İrtica bahanesiyle başörtülü kızlar üniversite kapılarından içeri alınmıyor, ulu orta her ortamda başlarındaki örtü zorla alınmaya çalışılıyordu.
Böylesine antidemokratik bir anlayış hâkimdi ülkede. Bu anlayışın ısrarla devam ettirilmesi yönünde çaba harcayan despot beyinli güruhlar vardı…
Bugün malum olumsuzluklar yaşanmıyorsa, herkes istediği gibi giyinip kuşanıyorsa, özgür bir şekilde yaşamını sürdürebiliyorsa, elbette bu manada demokrasinin işliyor olması demektir. 13 yıl önceki despot zihniyetin bertaraf edildiği, kılık kıyafet özgürlüğünün hâkim olduğu demektir.
Daha bunun gibi nice özgürlükler, nice hürriyetler elde edildi…
Şimdi sormak istiyorum… İnsan hak ve özgürlükleri alabildiğince genişleten, demokrasinin kâmil manada rayına oturması için yoğun gayret sarf eden bir lidere nasıl “diktatör” denilebilir?
Bu ülkenin meşru hükümetlerini darbelerle alaşağı eden, bununla da yetinmeyip Başbakanını, bakanlarını darağacında infaz eden omuzu kabarık odaklara diktatör denilmiyor, ama peş peşe demokratik açılımlarda bulunan bir hükümetin Başbakanına “diktatör” deniliyor!

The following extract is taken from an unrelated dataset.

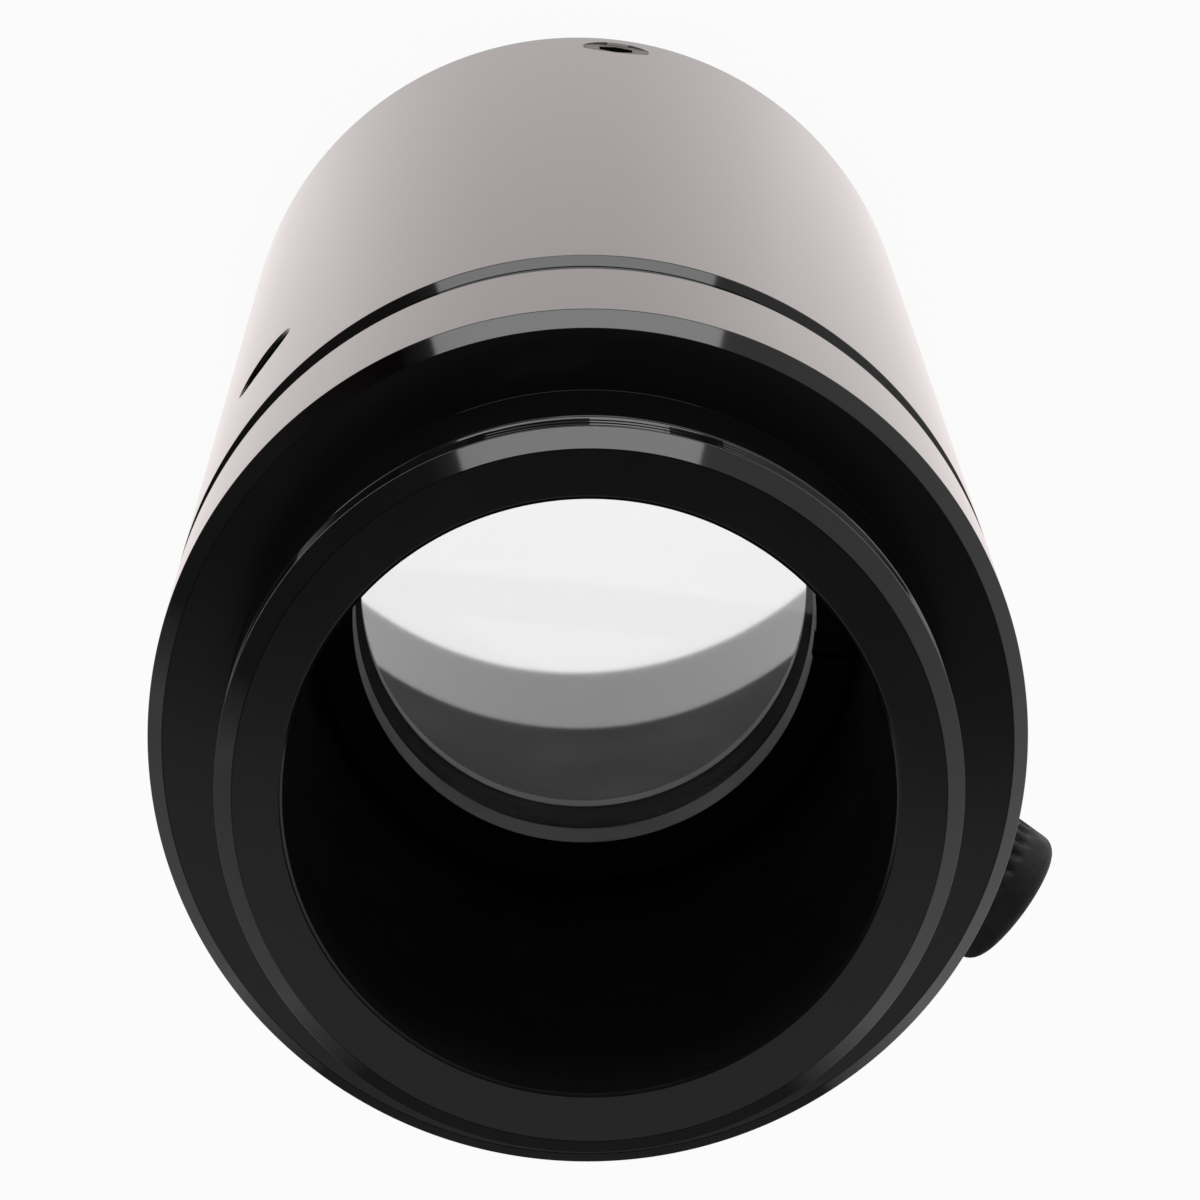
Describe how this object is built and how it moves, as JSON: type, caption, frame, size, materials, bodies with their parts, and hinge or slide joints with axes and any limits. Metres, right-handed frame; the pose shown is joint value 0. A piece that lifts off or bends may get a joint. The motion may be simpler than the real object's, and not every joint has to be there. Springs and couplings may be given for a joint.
{
  "type": "lens mount adapter",
  "caption": "Straight adapter tube with a turnable front mount carrying a male fine-thread spigot and a cemented lens, locked by a thumb screw, with a rear socket.",
  "frame": {"origin": "centre of the flat rear face, on the optical axis", "axes": "+Z along the optical axis to the threaded front spigot, +Y towards the rear set screw that the picture shows at the top, the clamp screw 30 degrees below +X"},
  "size_m": [0.0575, 0.0508, 0.1303],
  "materials": {
    "body_anodised": "black satin anodised, fine turned",
    "mount_anodised": "black satin anodised, turned faces and bevels",
    "cell_anodised": "matte black anodised",
    "crown_glass": "polished and coated",
    "flint_glass": "polished and coated",
    "knob_plastic": "matte moulded black",
    "screw_steel": "black oxide",
    "tip_brass": "machined"
  },
  "bodies": {
    "body": {"body_tube": "body_anodised", "rear_set_screws": "screw_steel"},
    "front_mount": {"front_mount": "mount_anodised", "lens_cell": "cell_anodised", "crown_lens": "crown_glass", "flint_lens": "flint_glass", "retaining_ring": "cell_anodised"},
    "clamp_tip": {"clamp_tip": "tip_brass"},
    "clamp_screw": {"clamp_knob": "knob_plastic", "clamp_stud": "screw_steel"}
  },
  "joints": [
    {"name": "mount_turn", "type": "hinge", "parent": "body", "child": "front_mount", "pos_m": [0, 0, 0.1], "axis": [0, 0, 1], "continuous": true},
    {"name": "clamp_travel", "type": "slide", "parent": "body", "child": "clamp_tip", "axis": [0.866, -0.5, 0], "range_m": [0, 0.002]},
    {"name": "clamp_turn", "type": "hinge", "parent": "clamp_tip", "child": "clamp_screw", "pos_m": [0, 0, 0.0795], "axis": [0.866, -0.5, 0], "range_deg": [0, 720]}
  ],
  "couplings": [
    {"joint": "clamp_turn", "follows": "clamp_travel", "rad_per_m": 6283.2}
  ]
}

Seçmenlerin hür iradesiyle ülke yönetiminin başına geçen 54. Erbakan hükümetine karşı Sincan sokaklarında tankları yürüterek demokrasiye darbe vuran jakobenlere diktatör denilmiyor, özgürlüklerin önünü açan Başbakan Erdoğan’a “diktatör” deniliyor.
12 Eylül’de masum insanları resmen kurşuna dizen apoletli despotlara diktatör denilmiyor, yaratılanları yaratandan ötürü seven Erdoğan’a “diktatör” deniliyor.

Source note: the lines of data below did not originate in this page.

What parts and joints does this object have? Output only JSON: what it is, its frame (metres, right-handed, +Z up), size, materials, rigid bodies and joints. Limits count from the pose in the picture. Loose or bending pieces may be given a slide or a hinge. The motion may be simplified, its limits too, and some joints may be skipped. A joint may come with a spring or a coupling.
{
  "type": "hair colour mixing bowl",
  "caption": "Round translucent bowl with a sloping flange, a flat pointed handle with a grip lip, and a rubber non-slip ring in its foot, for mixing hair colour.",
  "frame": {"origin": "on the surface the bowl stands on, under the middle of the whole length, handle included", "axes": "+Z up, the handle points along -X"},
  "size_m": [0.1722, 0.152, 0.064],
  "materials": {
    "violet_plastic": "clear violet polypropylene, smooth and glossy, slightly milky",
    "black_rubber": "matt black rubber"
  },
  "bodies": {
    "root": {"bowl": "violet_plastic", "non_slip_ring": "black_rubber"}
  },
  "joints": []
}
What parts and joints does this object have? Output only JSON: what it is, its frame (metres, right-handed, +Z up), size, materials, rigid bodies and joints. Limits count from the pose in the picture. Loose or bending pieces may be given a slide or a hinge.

Daha da ötesi; son zamanlarda türeyen birtakım güruhlar Başbakana karşı ağza alınmayacak söylemlerde bulunuyor, devletin emniyet mensuplarına molotofla saldırıyor, kaldırımların bordürünü söküp polislere fırlatıyor ve bütün bunları yaparken de demokrasinin olmayışlından yakınıyor, Erdoğan’ın “diktatör” olduğunu savunuyor.
Böyle bir mantık olabilir mi? 
Eğer demokrasi olmasaydı, Erdoğan da diktatör olsaydı malum çevreler illegal eylemlerin odağında bulunabilirler mi, ya da Başbakana ağır hakaretlerde bulunabilirler miydi?          
Anlaşılan o ki; bu işin içinde bir gariplik var, okkalı bir tezatlık var:
Demokrasiyi, insan hak ve özgürlükleri, evrensel insan haklarını benimseyen ve de imkânlar dâhilinde hayata geçirerek toplumun yüzünü güldüren bir Başbakana “diktatör” deniliyorsa, bu mantığı dillendirenlerin niyetini kesinlikle sorgulamak lazım.